§ COLLECTED MATERIAL
======
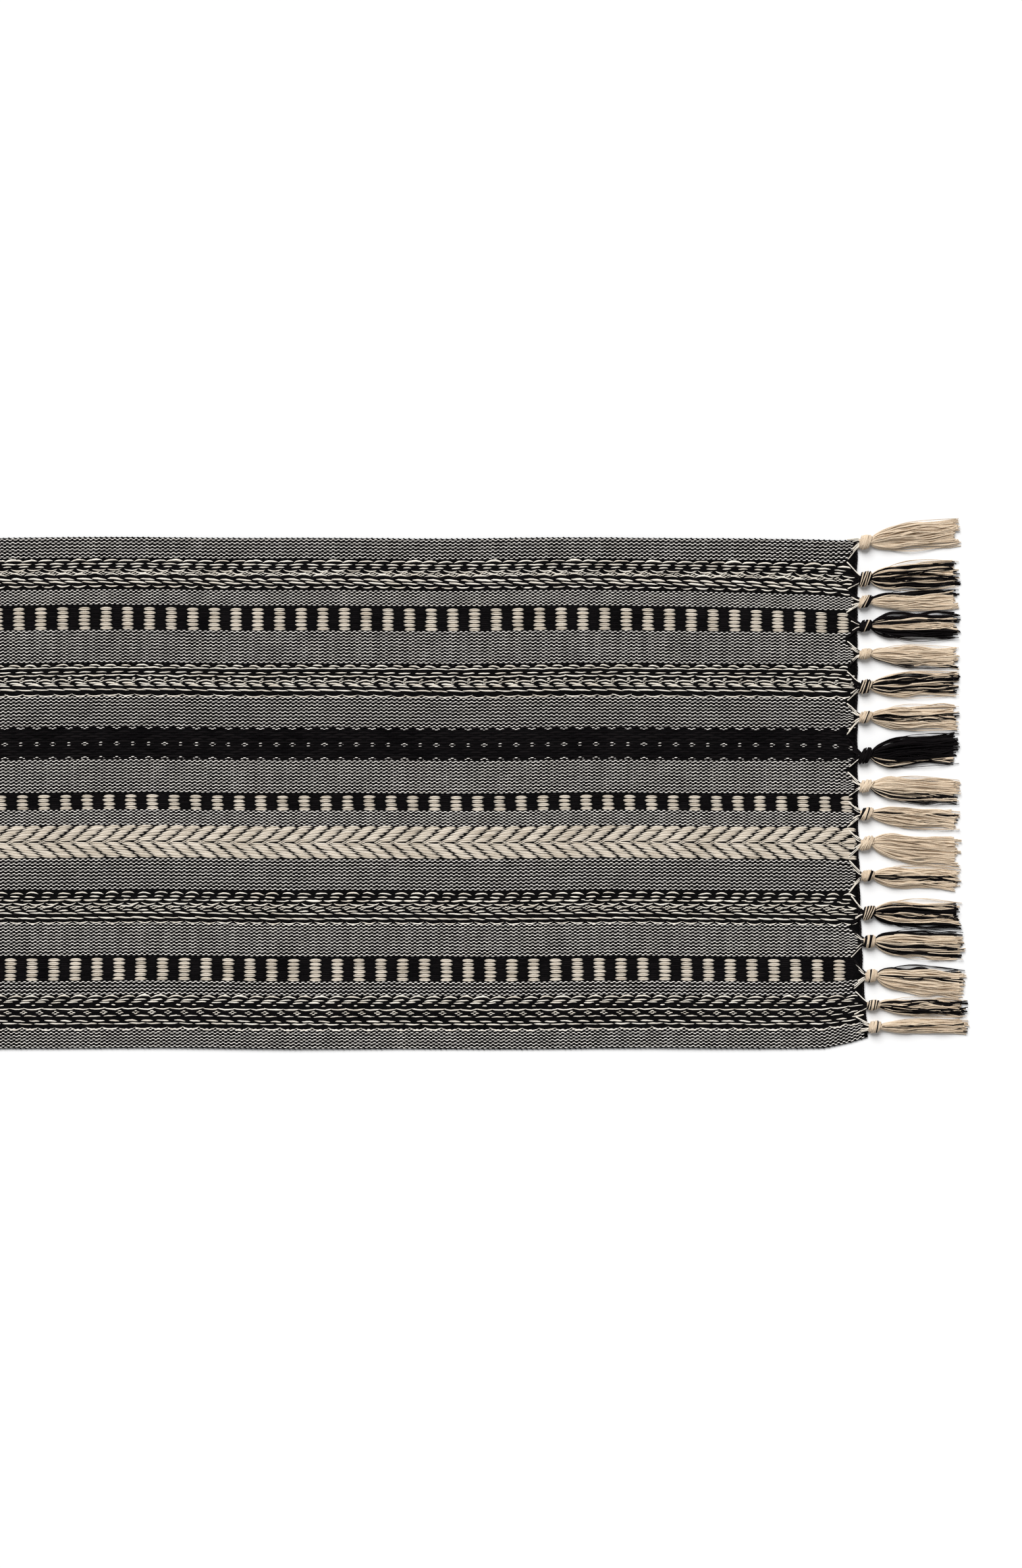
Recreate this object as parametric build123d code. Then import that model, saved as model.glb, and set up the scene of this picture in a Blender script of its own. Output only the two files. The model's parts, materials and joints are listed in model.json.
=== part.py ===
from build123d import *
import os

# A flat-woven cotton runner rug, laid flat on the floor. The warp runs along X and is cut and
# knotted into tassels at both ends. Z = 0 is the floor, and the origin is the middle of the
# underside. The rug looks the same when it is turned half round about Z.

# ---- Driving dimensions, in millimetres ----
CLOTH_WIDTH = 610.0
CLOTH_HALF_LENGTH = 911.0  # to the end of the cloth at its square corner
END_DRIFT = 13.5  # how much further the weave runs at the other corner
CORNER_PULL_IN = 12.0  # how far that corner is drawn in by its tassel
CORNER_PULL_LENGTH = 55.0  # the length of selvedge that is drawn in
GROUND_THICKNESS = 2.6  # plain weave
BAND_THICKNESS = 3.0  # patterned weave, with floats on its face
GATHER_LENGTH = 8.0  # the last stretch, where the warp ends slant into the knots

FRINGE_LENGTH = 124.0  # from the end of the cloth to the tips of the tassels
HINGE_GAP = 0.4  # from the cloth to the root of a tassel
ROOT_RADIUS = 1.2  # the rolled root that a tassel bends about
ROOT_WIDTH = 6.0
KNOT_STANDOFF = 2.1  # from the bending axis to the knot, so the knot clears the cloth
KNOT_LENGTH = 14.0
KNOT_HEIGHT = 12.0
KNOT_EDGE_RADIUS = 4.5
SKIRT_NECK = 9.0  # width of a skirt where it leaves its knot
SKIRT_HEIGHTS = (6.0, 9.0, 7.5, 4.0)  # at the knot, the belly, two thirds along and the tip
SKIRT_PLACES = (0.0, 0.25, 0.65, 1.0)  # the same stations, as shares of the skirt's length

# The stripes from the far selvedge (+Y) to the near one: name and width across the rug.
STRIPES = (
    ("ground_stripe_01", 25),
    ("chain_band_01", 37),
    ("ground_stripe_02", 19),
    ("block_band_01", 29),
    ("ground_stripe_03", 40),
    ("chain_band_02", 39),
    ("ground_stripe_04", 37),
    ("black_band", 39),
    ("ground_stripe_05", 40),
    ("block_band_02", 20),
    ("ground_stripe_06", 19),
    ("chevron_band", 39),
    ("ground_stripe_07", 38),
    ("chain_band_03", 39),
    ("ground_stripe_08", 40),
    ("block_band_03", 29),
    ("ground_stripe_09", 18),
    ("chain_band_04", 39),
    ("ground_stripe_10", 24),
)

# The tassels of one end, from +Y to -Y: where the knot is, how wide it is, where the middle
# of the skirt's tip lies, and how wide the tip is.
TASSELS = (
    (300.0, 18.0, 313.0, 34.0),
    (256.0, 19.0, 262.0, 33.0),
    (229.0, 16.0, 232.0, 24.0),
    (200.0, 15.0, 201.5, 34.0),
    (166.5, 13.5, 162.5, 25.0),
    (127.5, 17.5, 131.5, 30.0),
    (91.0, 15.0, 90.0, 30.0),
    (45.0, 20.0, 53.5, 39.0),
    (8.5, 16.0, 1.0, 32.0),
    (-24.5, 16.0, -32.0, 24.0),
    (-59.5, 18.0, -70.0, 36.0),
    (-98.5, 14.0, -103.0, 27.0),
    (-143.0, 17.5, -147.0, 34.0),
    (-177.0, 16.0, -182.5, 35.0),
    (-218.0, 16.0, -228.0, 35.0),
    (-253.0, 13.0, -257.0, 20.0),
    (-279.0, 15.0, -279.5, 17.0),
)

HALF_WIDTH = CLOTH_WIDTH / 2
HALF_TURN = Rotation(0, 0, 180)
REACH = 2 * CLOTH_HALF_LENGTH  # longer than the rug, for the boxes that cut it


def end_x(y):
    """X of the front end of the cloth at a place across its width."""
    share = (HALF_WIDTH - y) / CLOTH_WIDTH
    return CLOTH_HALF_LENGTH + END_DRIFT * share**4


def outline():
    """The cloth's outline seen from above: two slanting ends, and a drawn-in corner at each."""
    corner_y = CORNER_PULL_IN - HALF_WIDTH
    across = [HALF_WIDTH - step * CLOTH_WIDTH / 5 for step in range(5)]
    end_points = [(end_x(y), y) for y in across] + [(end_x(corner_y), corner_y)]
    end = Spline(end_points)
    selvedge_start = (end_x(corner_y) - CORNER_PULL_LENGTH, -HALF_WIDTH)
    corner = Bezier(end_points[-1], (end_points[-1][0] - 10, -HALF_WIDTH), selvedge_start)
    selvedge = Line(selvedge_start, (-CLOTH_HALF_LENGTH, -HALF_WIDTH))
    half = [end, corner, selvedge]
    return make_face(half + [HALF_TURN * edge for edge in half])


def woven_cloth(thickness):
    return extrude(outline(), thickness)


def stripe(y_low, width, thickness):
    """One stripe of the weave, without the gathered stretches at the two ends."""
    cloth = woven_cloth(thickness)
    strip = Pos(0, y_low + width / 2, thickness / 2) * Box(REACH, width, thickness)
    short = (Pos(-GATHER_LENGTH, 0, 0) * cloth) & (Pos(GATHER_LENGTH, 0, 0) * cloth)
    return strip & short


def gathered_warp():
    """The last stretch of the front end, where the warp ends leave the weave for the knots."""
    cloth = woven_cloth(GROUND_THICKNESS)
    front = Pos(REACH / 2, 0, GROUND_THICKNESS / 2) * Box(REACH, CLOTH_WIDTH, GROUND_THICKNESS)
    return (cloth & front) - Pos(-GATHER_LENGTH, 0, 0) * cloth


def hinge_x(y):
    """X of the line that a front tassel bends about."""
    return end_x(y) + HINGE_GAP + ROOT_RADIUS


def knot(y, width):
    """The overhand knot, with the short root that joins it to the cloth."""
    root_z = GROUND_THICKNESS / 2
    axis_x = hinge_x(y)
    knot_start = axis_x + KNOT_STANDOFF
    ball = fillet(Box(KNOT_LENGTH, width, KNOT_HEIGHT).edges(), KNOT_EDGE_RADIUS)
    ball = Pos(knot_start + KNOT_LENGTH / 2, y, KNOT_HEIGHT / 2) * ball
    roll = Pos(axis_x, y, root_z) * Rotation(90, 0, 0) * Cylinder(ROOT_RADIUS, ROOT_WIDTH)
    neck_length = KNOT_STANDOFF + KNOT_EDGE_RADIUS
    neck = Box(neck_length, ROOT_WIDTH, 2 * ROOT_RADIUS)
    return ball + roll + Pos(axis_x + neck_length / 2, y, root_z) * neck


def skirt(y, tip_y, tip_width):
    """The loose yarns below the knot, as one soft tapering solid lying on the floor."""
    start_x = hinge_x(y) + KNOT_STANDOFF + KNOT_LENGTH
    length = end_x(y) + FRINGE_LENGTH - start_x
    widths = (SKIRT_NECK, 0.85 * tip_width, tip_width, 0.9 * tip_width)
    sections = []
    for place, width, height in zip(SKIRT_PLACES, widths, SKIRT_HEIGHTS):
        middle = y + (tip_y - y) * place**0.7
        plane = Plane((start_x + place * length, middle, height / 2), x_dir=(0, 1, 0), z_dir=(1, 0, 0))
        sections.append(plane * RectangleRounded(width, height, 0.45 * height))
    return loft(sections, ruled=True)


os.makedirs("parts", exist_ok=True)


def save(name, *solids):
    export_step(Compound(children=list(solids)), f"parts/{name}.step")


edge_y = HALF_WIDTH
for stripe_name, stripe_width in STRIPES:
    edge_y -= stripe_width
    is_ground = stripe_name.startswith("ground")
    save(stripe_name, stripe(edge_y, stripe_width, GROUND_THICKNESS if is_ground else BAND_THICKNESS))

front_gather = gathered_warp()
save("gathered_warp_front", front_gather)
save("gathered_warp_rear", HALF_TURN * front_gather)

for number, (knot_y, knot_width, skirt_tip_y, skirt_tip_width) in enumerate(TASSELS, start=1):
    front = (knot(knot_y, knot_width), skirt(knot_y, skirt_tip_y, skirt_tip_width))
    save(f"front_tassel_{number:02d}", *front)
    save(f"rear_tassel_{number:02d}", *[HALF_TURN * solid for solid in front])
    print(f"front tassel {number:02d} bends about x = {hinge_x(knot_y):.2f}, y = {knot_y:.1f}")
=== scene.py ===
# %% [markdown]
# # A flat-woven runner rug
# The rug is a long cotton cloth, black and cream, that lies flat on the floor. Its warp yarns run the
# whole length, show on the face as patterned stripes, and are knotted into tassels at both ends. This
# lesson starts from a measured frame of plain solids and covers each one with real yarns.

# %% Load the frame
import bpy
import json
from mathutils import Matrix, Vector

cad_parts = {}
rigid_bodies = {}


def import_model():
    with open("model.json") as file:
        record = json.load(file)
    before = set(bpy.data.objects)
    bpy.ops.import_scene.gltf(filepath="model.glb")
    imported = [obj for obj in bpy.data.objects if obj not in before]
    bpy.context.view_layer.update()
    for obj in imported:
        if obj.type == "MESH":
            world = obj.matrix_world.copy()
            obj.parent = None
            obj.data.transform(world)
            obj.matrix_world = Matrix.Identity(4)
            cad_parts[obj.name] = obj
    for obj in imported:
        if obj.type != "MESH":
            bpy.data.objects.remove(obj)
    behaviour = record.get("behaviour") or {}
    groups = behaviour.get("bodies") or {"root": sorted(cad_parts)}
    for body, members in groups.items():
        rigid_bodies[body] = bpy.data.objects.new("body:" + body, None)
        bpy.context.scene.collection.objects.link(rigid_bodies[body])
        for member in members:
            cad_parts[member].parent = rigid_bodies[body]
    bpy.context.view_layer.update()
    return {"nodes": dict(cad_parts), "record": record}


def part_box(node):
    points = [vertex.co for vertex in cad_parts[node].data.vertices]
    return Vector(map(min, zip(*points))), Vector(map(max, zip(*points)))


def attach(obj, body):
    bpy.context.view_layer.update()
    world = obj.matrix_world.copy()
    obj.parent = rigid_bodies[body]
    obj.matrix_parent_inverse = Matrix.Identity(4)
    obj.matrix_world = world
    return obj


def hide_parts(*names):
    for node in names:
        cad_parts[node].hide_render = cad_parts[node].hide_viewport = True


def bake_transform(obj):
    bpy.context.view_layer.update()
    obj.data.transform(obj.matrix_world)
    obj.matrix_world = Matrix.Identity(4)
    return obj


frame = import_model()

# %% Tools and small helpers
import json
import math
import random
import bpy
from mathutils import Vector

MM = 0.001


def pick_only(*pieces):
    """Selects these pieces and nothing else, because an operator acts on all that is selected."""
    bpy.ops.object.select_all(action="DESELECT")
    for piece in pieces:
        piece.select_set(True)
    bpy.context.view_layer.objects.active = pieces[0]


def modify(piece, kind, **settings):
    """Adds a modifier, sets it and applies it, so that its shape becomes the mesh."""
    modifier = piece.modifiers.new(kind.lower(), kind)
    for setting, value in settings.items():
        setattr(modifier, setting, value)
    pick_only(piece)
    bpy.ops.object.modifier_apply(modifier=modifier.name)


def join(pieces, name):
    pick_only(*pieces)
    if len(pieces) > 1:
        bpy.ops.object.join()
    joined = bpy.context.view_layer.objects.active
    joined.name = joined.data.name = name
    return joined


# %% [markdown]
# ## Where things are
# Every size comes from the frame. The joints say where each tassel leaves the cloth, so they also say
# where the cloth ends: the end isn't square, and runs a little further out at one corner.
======
§ GOAL
The lines from the one containing "for number, (knot_y, knot_width, skirt_tip_y, skirt_tip_width)" to the one containing "before = set(bpy.data.objects)", both included, are to be extracted exactly; give no other line.

§ SOLUTION FOR THIS EXERCISE
for number, (knot_y, knot_width, skirt_tip_y, skirt_tip_width) in enumerate(TASSELS, start=1):
    front = (knot(knot_y, knot_width), skirt(knot_y, skirt_tip_y, skirt_tip_width))
    save(f"front_tassel_{number:02d}", *front)
    save(f"rear_tassel_{number:02d}", *[HALF_TURN * solid for solid in front])
    print(f"front tassel {number:02d} bends about x = {hinge_x(knot_y):.2f}, y = {knot_y:.1f}")
=== scene.py ===
# %% [markdown]
# # A flat-woven runner rug
# The rug is a long cotton cloth, black and cream, that lies flat on the floor. Its warp yarns run the
# whole length, show on the face as patterned stripes, and are knotted into tassels at both ends. This
# lesson starts from a measured frame of plain solids and covers each one with real yarns.

# %% Load the frame
import bpy
import json
from mathutils import Matrix, Vector

cad_parts = {}
rigid_bodies = {}


def import_model():
    with open("model.json") as file:
        record = json.load(file)
    before = set(bpy.data.objects)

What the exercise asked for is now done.